Maximizing value when analyzing a technology, media and telecom entity

10 steps to help ensure an accurate evaluation

Jul 19, 2020
Private equity
Business acquisition Technology industry Financial due diligence Transaction advisory

When the term “financial due diligence” is used in the market, what typically comes to mind is a “quality of earnings analysis.” While quality of earnings analysis is important to understand recurring or operational earnings, there are a number of other meaningful analyses that should be considered.

The technology, media, and telecommunications (TMT) space are filled with competition and technological advancement, which requires a higher level of investor education in a fast-paced environment, especially during pandemic conditions.

The following are key analyses and considerations that can give any investor an in-depth look into the key drivers of a business in the TMT industry, providing unique vantage points into the potential upsides and pitfalls of a transaction.

Revenue analyses: Is the company appropriately reviewing and analyzing its financial statements in order to maximize the value of its service offerings?

1. Revenue recognition: While it is important to understand a company’s cash flow, it can be meaningful to review earnings under U.S. generally accepted accounting principles (GAAP) and Accounting Standards Codification (ASC) 606 (the new revenue recognition standard effective fiscal year 2019), especially in a transaction environment.

2. Customer retention: Customer retention analyses assess customer revenue trends over a period of time. The metrics used to calculate customer retention can be but are not limited to: recurring revenue, annual recurring revenue (ARR), total contract value (TCV), customer billings, customer count, subscriber count, user count, and logo count. Customer retention is considered a benchmark analysis for a company with a recurring revenue or subscription model.
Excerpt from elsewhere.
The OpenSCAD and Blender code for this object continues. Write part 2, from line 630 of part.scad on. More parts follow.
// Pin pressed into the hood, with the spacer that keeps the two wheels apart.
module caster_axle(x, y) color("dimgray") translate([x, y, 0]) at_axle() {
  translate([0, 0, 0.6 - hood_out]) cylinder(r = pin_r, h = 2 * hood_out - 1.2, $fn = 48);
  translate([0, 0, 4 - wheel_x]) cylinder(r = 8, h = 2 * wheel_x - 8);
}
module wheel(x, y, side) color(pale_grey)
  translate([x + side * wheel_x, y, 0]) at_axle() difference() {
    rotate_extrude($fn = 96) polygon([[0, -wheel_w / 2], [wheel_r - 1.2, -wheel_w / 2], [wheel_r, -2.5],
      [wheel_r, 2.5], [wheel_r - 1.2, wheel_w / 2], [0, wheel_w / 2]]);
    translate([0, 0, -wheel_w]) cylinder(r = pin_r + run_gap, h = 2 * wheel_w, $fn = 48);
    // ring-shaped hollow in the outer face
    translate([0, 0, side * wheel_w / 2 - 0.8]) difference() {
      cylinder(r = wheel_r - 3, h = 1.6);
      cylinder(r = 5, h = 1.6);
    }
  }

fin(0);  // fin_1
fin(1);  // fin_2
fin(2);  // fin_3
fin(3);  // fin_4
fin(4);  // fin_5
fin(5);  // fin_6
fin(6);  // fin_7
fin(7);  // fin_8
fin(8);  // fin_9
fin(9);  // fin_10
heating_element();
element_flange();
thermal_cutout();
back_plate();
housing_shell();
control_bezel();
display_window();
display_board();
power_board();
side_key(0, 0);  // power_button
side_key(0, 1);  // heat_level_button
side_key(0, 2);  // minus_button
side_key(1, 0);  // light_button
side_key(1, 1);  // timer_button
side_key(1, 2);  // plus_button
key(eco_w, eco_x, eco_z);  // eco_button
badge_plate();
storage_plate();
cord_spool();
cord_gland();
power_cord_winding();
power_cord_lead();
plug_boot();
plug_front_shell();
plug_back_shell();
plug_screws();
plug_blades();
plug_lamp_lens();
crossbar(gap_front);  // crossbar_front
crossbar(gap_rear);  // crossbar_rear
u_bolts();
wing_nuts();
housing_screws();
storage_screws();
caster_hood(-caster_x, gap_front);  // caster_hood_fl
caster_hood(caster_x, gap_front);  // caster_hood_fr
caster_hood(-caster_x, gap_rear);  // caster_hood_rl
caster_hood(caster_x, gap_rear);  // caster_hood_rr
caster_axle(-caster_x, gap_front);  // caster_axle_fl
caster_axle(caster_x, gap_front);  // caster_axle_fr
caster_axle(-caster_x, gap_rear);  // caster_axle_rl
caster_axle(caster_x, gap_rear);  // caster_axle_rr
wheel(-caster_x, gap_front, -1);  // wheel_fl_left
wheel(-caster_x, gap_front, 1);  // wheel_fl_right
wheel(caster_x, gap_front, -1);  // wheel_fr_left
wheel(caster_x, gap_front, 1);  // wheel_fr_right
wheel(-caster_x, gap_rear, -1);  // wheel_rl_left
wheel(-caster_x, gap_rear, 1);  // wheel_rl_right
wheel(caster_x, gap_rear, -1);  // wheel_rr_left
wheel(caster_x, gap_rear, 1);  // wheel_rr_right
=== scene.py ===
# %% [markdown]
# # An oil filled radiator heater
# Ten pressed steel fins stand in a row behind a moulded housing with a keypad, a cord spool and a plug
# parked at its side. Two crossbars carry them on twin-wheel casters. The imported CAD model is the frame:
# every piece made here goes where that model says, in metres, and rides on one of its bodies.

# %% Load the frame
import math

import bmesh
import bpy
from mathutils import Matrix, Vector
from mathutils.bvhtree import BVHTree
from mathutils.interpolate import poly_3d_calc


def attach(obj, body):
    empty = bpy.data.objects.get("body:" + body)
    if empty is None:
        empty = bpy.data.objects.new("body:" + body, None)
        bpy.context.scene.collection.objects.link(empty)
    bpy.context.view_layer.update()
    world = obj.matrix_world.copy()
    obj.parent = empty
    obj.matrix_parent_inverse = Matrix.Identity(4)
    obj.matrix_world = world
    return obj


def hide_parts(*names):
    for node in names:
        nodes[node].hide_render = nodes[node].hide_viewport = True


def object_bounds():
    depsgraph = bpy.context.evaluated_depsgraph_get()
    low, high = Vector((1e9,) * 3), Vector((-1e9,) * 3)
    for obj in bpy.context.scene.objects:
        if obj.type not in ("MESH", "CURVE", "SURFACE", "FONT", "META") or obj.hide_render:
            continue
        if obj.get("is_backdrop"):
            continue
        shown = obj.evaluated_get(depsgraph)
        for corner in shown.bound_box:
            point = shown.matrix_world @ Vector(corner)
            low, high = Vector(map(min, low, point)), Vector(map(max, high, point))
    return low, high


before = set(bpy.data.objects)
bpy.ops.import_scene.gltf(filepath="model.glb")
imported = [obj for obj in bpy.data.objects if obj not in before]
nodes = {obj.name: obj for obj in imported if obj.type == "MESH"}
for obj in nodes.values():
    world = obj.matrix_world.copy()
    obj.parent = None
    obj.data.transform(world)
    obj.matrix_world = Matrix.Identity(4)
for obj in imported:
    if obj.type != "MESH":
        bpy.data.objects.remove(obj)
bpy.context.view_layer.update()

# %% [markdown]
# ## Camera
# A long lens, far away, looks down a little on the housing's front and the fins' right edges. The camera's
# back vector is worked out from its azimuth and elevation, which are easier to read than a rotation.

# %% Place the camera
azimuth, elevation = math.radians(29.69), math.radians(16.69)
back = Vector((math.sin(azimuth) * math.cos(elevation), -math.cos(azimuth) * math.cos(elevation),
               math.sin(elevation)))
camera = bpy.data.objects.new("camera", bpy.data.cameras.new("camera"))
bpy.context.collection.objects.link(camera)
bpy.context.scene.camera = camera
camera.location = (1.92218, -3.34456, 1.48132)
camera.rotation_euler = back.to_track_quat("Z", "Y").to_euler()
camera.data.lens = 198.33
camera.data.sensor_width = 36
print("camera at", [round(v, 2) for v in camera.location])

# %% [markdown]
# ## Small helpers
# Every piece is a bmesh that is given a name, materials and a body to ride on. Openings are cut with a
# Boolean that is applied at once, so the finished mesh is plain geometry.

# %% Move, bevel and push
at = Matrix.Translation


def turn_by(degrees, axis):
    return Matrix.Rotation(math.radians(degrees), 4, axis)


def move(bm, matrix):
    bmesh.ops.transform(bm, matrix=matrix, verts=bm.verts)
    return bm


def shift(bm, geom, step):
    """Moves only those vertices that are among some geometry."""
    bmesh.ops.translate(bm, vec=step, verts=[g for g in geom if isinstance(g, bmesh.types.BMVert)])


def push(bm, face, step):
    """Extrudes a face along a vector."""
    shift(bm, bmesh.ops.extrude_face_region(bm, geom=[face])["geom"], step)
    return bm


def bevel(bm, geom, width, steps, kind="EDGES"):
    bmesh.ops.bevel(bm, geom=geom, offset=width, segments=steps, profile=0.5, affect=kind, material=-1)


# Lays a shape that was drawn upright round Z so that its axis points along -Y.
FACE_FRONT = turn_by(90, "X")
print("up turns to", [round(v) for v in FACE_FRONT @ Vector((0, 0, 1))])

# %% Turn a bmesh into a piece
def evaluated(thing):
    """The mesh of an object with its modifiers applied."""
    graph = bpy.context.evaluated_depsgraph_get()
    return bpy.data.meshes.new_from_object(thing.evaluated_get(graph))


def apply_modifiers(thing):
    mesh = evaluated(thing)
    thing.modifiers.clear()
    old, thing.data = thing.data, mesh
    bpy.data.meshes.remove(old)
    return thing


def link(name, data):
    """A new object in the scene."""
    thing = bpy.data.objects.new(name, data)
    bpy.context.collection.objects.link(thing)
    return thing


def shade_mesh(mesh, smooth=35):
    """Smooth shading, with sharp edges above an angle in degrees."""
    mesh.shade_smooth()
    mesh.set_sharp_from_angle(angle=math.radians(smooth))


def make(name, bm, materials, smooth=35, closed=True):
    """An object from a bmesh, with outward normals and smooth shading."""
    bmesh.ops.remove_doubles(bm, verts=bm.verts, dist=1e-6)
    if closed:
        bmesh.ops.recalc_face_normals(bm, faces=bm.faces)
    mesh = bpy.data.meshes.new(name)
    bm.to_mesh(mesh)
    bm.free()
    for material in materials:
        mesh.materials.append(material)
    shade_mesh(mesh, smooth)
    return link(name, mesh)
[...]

3. Contracted backlog and estimated pipeline: Backlog and pipeline analyses can provide meaningful insights into expected revenue and, with the combination of customer retention, the analyses can provide meaningful insight into a company’s revenue forecasting and financial modeling.

4. Customer concentration: The tracking of how earnings are derived, and from whom can provide meaningful insights into a company’s customers, including: (a) understanding customer concentration risks and the potential impact from customer departures, (b) understanding commonalities in sales between the larger customers for upsell potential and marketing efforts, and (c) understanding opportunities for customer revenue diversification.

5. Lifetime value (LTV): An LTV analysis presents the total estimated revenue expected from a customer based on historical reported customer revenue and the estimated customer life span. A customer’s LTV can be a key metric for a growing TMT company and can assist management in making strategic business decisions.

Cost analyses: Is the company maximizing its profit potential and managing costs effectively and efficiently?

6. Gross profit analyses: Gross profit equals revenue minus costs to service the revenue. While the definition sounds simple, in practice, companies tend to define gross profit differently and, at times, incorrectly.

7. Utilization rates: Utilization rate is defined as the number of time employees spend on client-facing or billable assignments as a percentage of their total available time at work or employee plan hours. Utilization rates can provide meaningful insights into the company’s operational efficiencies and management of employee costs (including overtime).

8. Customer acquisition costs (CAC): CACs are costs associated with acquiring and monetizing a customer. CACs can help determine optimal pricing of a product or service and the scalability of a company. At a minimum, the potential earnings from a customer should be covering the CAC and the expected cost to service the customer.

9. Software development costs: When a TMT company has internal-use software (software-as-a-service (SaaS)) or external-use software (on-premise software) offerings, they face the challenge of determining which costs should be expensed versus capitalized. While the capitalization rules differ between internal-use and external-use software, tracking the supporting information is critical in either case.

10. SaaS Rule of 40: The Rule of 40 is an index to measure efficiency and growth for SaaS companies. The formula behind the Rule of 40 calculates the revenue growth rate plus EBITDA percentage, with the sum of these two ideally being equal to or greater than 40%.

While the importance and value of each of these analyses will be dependent on the target’s profile, each of these analyses should be contemplated in any proposed TMT transaction. Further, they can assist with calculating the company’s return on investment (ROI), or the net benefit or gain over the related cost. However, each company and transaction varies and consideration should be given to unique analyses, including cash flow management through the COVID-19 crisis that can be performed during diligence to better understand ROI.